# New P99 Booyah!



## Shipwreck (Jan 26, 2006)

Finally got me an A/S P99 today 

It's a 2006 model. Shot 165 rounds thru it after I picked it up - worked great. I adjusted the sight to bring it 1 inch closer to the right, and then it did its part if I did mine. I was very tired today, so I think I could do better next time. Plus, I was too excited with going to pick it up 

They called me at 10am this morning, so I was waiting all day 



















Here is my Compact P99, P99 and SW99


----------



## Charlie (May 13, 2006)

Nice, real nice. I thought you had a hankerin' for a two-tone or green???? I personally like the all black. I'm assuming it's a 9mm. Surely you're gonna' shoot it all weekend, right?


----------



## Shipwreck (Jan 26, 2006)

Well, U cannot find new green A/S models in 9mm anymore. So, I had to get black - I wanted the green.

I plan to hard chrome the slide like the other 2 at the end of July...
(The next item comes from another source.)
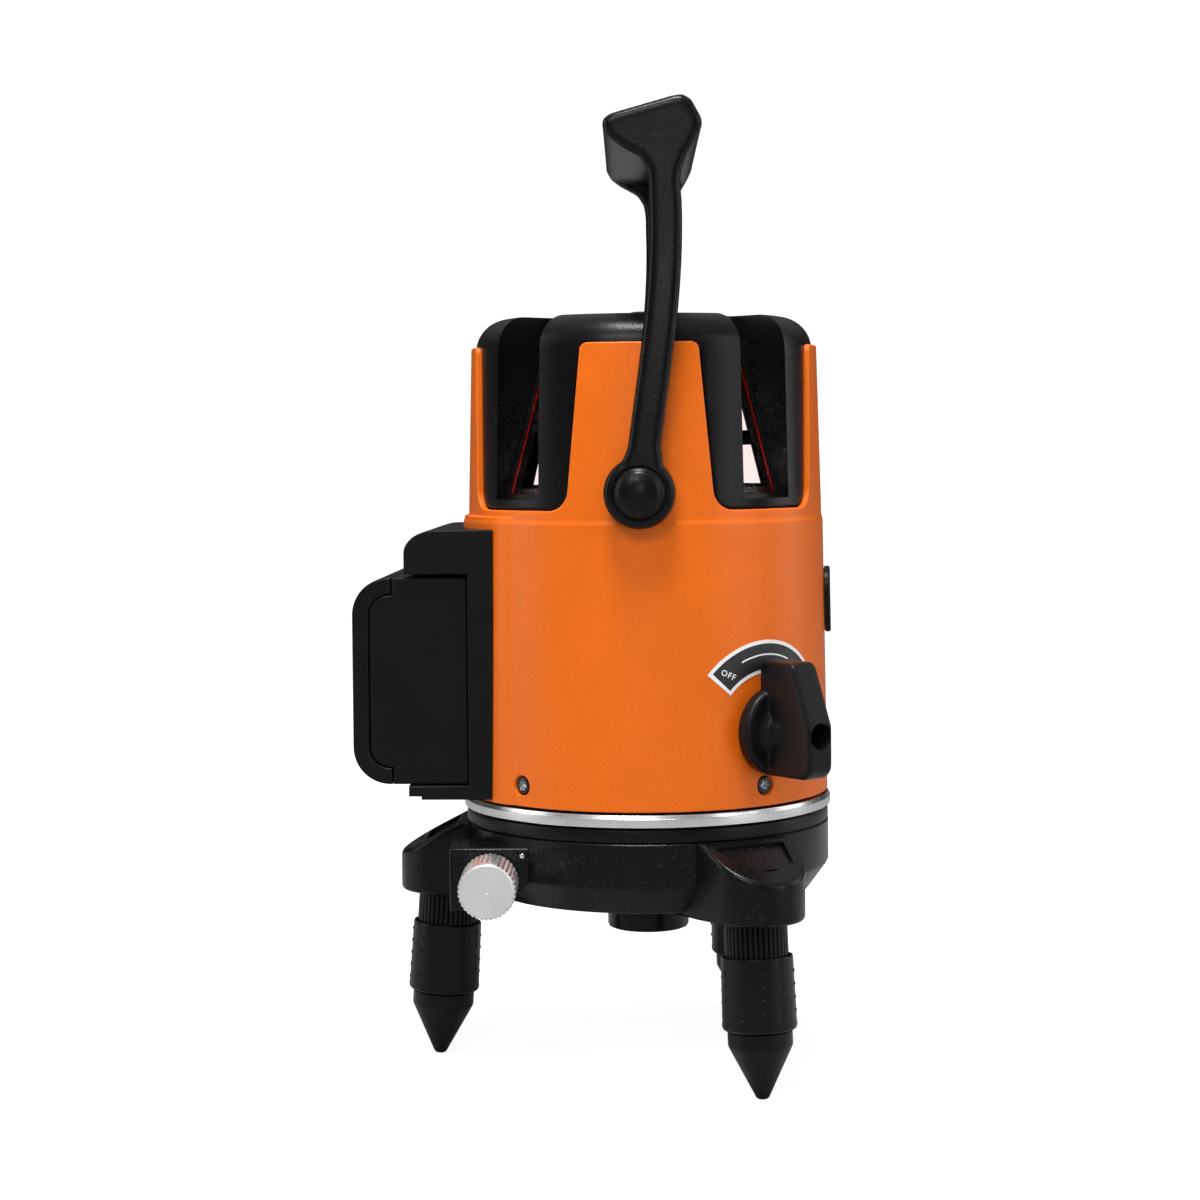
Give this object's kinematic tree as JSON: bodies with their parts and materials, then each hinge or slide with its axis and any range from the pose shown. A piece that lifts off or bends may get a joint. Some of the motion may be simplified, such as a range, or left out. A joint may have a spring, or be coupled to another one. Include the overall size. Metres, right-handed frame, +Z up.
{
  "type": "laser level",
  "caption": "Self-levelling multi-line laser with window slots, a carrying bail and a rear battery pack, turning on a levelling tripod base with a fine-adjustment knob.",
  "frame": {"origin": "on the ground under the middle of the object's box; the turning axis stands at x = 0.013, y = 0", "axes": "+Z up along the turning axis; the battery pack is at -X and the handle swings about Y"},
  "size_m": [0.1298, 0.1229, 0.2603],
  "materials": {
    "black_plastic": "moulded, fine texture",
    "black_rubber": "soft matt",
    "orange_plastic": "moulded, fine texture, slight sheen",
    "aluminium": "turned, bright",
    "steel": "turned",
    "dark_steel": "black oxide",
    "brass": "turned",
    "copper": "turned copper",
    "glass": "clear, red at the edges",
    "nylon": "natural nylon",
    "circuit_green": "solder mask",
    "vial_green": "clear tinted",
    "button_grey": "soft matt",
    "cell_wrap": "printed sleeve, plain"
  },
  "bodies": {
    "base": {"base_housing": "black_plastic", "tripod_bush": "brass", "base_cover": "black_plastic", "dial_ring": "aluminium", "bearing_ring": "nylon"},
    "fine_ring": {"worm_wheel": "nylon"},
    "fine_knob": {"worm_shaft": "steel", "fine_knob": "aluminium"},
    "instrument": {"turntable": "black_plastic", "housing": "orange_plastic", "crown": "black_plastic", "window_glass_1": "glass", "window_glass_2": "glass", "window_glass_3": "glass", "window_glass_4": "glass", "housing_screw_right": "dark_steel", "housing_screw_left": "dark_steel", "control_panel": "black_rubber", "bubble_vial": "vial_green", "pivot_screw_front": "black_plastic", "pivot_screw_rear": "black_plastic", "battery_bracket": "black_plastic", "gimbal_frame": "aluminium", "magnet_ring": "dark_steel", "circuit_board": "circuit_green", "charging_socket": "dark_steel"},
    "button_1": {"button_1": "button_grey"},
    "button_2": {"button_2": "button_grey"},
    "button_3": {"button_3": "button_grey"},
    "handle": {"handle": "black_plastic"},
    "battery": {"battery_case": "black_plastic", "battery_cover": "black_plastic", "cell_1": "cell_wrap", "cell_2": "cell_wrap", "cell_3": "cell_wrap", "contact_plate": "steel"},
    "latch": {"battery_latch": "black_plastic"},
    "lock": {"lock_knob": "black_plastic", "lock_shaft": "steel", "lock_screw": "dark_steel"},
    "plunger": {"lock_plunger": "brass"},
    "gimbal": {"gimbal_ring": "aluminium"},
    "pendulum": {"pendulum": "aluminium", "line_module_1": "brass", "line_module_2": "brass", "line_module_3": "brass", "line_module_4": "brass", "level_module": "dark_steel", "pendulum_weight": "brass", "damping_disc": "copper"},
    "flap": {"socket_flap": "black_rubber"},
    "leg_1_foot": {"foot_1": "black_plastic"},
    "leg_1_grip": {"stem_1": "black_plastic", "sleeve_1": "black_rubber"},
    "leg_2_foot": {"foot_2": "black_plastic"},
    "leg_2_grip": {"stem_2": "black_plastic", "sleeve_2": "black_rubber"},
    "leg_3_foot": {"foot_3": "black_plastic"},
    "leg_3_grip": {"stem_3": "black_plastic", "sleeve_3": "black_rubber"}
  },
  "joints": [
    {"name": "fine_ring_turn", "type": "hinge", "parent": "base", "child": "fine_ring", "pos_m": [0.013, 0, 0.0555], "axis": [0, 0, 1], "continuous": true},
    {"name": "fine_knob_turn", "type": "hinge", "parent": "base", "child": "fine_knob", "pos_m": [-0.02869, -0.00109, 0.0555], "axis": [0.0262, -0.9997, 0], "continuous": true},
    {"name": "body_turn", "type": "hinge", "parent": "fine_ring", "child": "instrument", "pos_m": [0.013, 0, 0.07], "axis": [0, 0, 1], "continuous": true},
    {"name": "handle_swing", "type": "hinge", "parent": "instrument", "child": "handle", "pos_m": [0.013, 0, 0.158], "axis": [0, 1, 0], "range_deg": [-90, 90]},
    {"name": "lock_turn", "type": "hinge", "parent": "instrument", "child": "lock", "pos_m": [0.0458, -0.03773, 0.0949], "axis": [0.6561, -0.7547, 0], "range_deg": [-45, 45]},
    {"name": "plunger_lift", "type": "slide", "parent": "instrument", "child": "plunger", "axis": [0, 0, 1], "range_m": [-0.0014, 0.0014]},
    {"name": "battery_slide", "type": "slide", "parent": "instrument", "child": "battery", "axis": [-1, 0, 0], "range_m": [0, 0.035]},
    {"name": "latch_press", "type": "slide", "parent": "instrument", "child": "latch", "axis": [0, 0, -1], "range_m": [0, 0.0015], "stiffness_N_per_m": 300, "springref_m": -0.0005},
    {"name": "gimbal_roll", "type": "hinge", "parent": "instrument", "child": "gimbal", "pos_m": [0.013, 0, 0.172], "axis": [0, 1, 0], "range_deg": [-3.5, 3.5]},
    {"name": "gimbal_pitch", "type": "hinge", "parent": "gimbal", "child": "pendulum", "pos_m": [0.013, 0, 0.172], "axis": [1, 0, 0], "range_deg": [-3.5, 3.5]},
    {"name": "flap_turn", "type": "hinge", "parent": "instrument", "child": "flap", "pos_m": [0.0642, 0, 0.1356], "axis": [0, -1, 0], "range_deg": [0, 100]},
    {"name": "button_1_press", "type": "slide", "parent": "instrument", "child": "button_1", "axis": [0, 0, -1], "range_m": [0, 0.0008], "stiffness_N_per_m": 500, "springref_m": -0.0003},
    {"name": "button_2_press", "type": "slide", "parent": "instrument", "child": "button_2", "axis": [0, 0, -1], "range_m": [0, 0.0008], "stiffness_N_per_m": 500, "springref_m": -0.0003},
    {"name": "button_3_press", "type": "slide", "parent": "instrument", "child": "button_3", "axis": [0, 0, -1], "range_m": [0, 0.0008], "stiffness_N_per_m": 500, "springref_m": -0.0003},
    {"name": "leg_1_height", "type": "slide", "parent": "base", "child": "leg_1_foot", "axis": [-0.0663, -0.0017, -0.9978], "range_m": [-0.005, 0.005]},
    {"name": "leg_1_turn", "type": "hinge", "parent": "leg_1_foot", "child": "leg_1_grip", "pos_m": [-0.04578, -0.00154, 0.00011], "axis": [-0.0663, -0.0017, -0.9978], "range_deg": [-1440, 1440]},
    {"name": "leg_2_height", "type": "slide", "parent": "base", "child": "leg_2_foot", "axis": [0.0346, -0.0565, -0.9978], "range_m": [-0.005, 0.005]},
    {"name": "leg_2_turn", "type": "hinge", "parent": "leg_2_foot", "child": "leg_2_grip", "pos_m": [0.04372, -0.05013, 0.00011], "axis": [0.0346, -0.0565, -0.9978], "range_deg": [-1440, 1440]},
    {"name": "leg_3_height", "type": "slide", "parent": "base", "child": "leg_3_foot", "axis": [0.0316, 0.0582, -0.9978], "range_m": [-0.005, 0.005]},
    {"name": "leg_3_turn", "type": "hinge", "parent": "leg_3_foot", "child": "leg_3_grip", "pos_m": [0.04106, 0.05167, 0.00011], "axis": [0.0316, 0.0582, -0.9978], "range_deg": [-1440, 1440]}
  ],
  "couplings": [
    {"joint": "fine_knob_turn", "follows": "fine_ring_turn", "ratio": -48},
    {"joint": "plunger_lift", "follows": "lock_turn", "m_per_rad": 0.00172},
    {"joint": "leg_1_height", "follows": "leg_1_turn", "m_per_rad": 0.00019894},
    {"joint": "leg_2_height", "follows": "leg_2_turn", "m_per_rad": 0.00019894},
    {"joint": "leg_3_height", "follows": "leg_3_turn", "m_per_rad": 0.00019894}
  ]
}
I actually had 1 string of 5 shots that would have gotten me a higher score in our contest - but I didn't have any of those targets we use for the contest - plus, I already did my entry...


----------



## Hal8000 (May 8, 2006)

Very nice Shipwreck! 
What do you think about the longer magazine release?
Which do you prefer?


----------



## Shipwreck (Jan 26, 2006)

I think I prefer the 2004 frame style the best - new frame w/ the shorter mag release. But, they are hard to find new. So, ya gotta make due. I was dry firing it last night after I shot it, and I am starting to get used to the longer mag release. U just have to retrain yourself to push down a bit further forward.


----------